The snarling iron works from the inside of a vessel. This is the set up with the snarling iron clamped into a vise. The cup is held with the ball end inside it and the iron is struck with a heavy hammer near the vise which causes the ball to vibrate, hammering the cup from its inside.

 

He demonstrated, I couldn’t see how much pressure was being applied to the cup at the end of the iron. Fortunately it was easy to see and figure out just where to drop the hammer, too close to the vise and there is little vibration, further away it gets wild, the sweet spot seems to be just about 3 inches from the bend in the vise. Unfortunately it took about a half hour to figure out how firmly to hold the cup against the ball end. I started by holding it as firmly as I would if I was striking it against a stake. Wrong idea, the cup was really difficult to control and began to look as if it had a case of mumps. It turns out that the hold should be light, position is the important thing. I am trying to raise the whole surface, except for borders at the base and lip. With a light hold on the cup, each drop of the hammer vibrates the iron and the surface is pushed out, the cup is slightly rotated and the hammer dropped again to raise another spot next to the one just raised. That’s the theory, the practice is much more difficult. One has to hold the cup at a specific point in space while raising and dropping the hammer in an awkward position; because the iron is striking from the inside one sees only the effect, not the attack, constant vigilance and a steady hand are required. This is what I was able to do, next week I will try to even it up a bit, I was told we would ‘regulate the surface’ in the next step. . .

 

     

The days are getting shorter and the trip home, even as the hour has not changed, seems to be later in the day. Thursday I was treated to a spectacular sunset as I rode the ferry back to Staten Island.  When the sun was low and red it becomes a glittering coral city, the Empire State Building is clad with ribbons of reflective metal that show up in this light.  

 

Here’s a view of the whole skyline in the pre storm sky, and then a panorama from New Jersey to Brooklyn  with the statue of Liberty that I put together from several separate shots. 

 

 

10/17/2008

A Silver Wine Goblet Begins and the QM2

Today I began to raise a silver wine goblet. Classes were not held last week because of the Jewish Holidays so I wasn’t able to start it until today. Here’s a photo of the disk that I purchased about 2 weeks ago. It’s 6 inches in diameter, that’s 153mm. I say that because from here on in I will always refer to the size in metric terms.

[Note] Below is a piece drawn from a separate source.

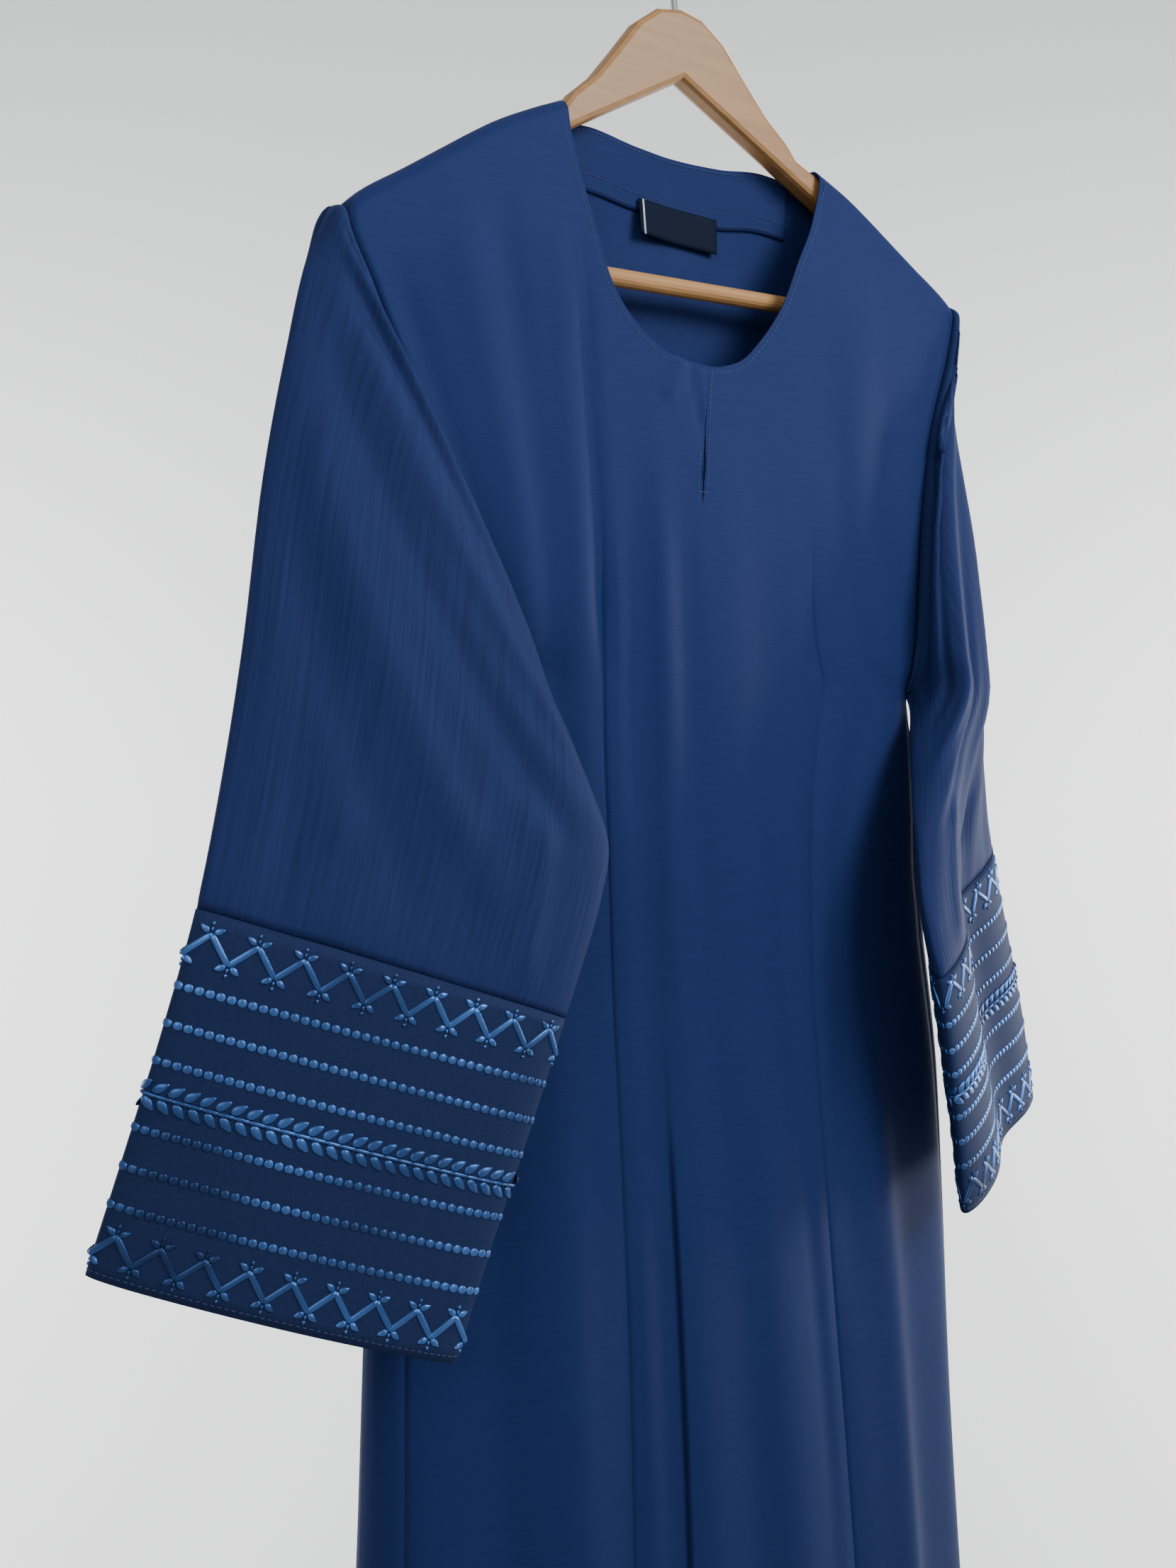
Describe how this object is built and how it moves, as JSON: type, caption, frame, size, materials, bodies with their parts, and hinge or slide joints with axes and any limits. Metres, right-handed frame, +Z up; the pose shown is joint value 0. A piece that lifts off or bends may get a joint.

I was a little uneasy about annealing the silver because, being an alloy, it is more temperamental than the copper I have been working with which can take all sorts of over heating and not be compromised like sterling can. Gennady watched me anneal and got me started with the base. Raising is a longer process and the very first steps are passed through quickly, and only once, after that it is a lot of hammer swinging to gradually close and shape the vessel. Starting from a flat disk is difficult because there is no shape to hammer against, only a circle scratched around the center mark. The hammer has tio strike on one side of the line against the edge of a stake to make a dent in the metal, you strike again and again lengthening the dent along the outside of the circular scratch until you come full circle and the dent forms a base of the goblet to be. The disk now looks something like a sombrero with a very low crown. The next step is to crimp the sombrero’s brim. A special stake that is shaped something like a boat with the bow cut off is set into the stake holder and a special mallet with a tapered hear is used to hammer the flat parts of the disk into the stake’s groove like a loose accordion fold, this raises the disk edges and begins to decrease its diameter. This photo was taken after I had begun to raise the pleated disk into a bowl shape. You can see a little of the crimping remains above the raised portion, vessels are always hammered from the base to the lip. The out side first and then the inside.

Here it is after the first round of raising. The diameter went from 153mm to 148mm. The height of the bowl went from nothing to about 30mm. The base is 50mm.

The bowl was annealed and pickled and I began a second round. Class ended before I could complete it, I may be able to do that this tomorrow if my pipe in the basement vise matches the stake I’m using at school.


Here’s a photo of the stakes.The blue one on the right is for raising and shaping, the other one is the crimping stake which has two grooved tops.


On the ferry ride home we were treated to the sight of the Queen Mary 2 in the Hudson River side of the harbor. We all wondered why it was out of place, it’s usually berthed in the East River Brooklyn Terminal on the other side of Governor’s Island. A guy said that this was the farewell voyage, and the ship was being shown off and being given a send off celebration. Apparently it has been purchased by Dubai and it will become a hotel. I guess never to sail the seas again. As we pulled away from the scene there was a fire boat with all its hoses running like a great water flower in the harbor near the Queen Mary 2 while helicopters flew in attendance over head and smaller escort boats motored around its hull. Here are a few shots, one from the slip as we were leaving and another with the Goldman Sachs Building on the Jersey side of the harbor in the background.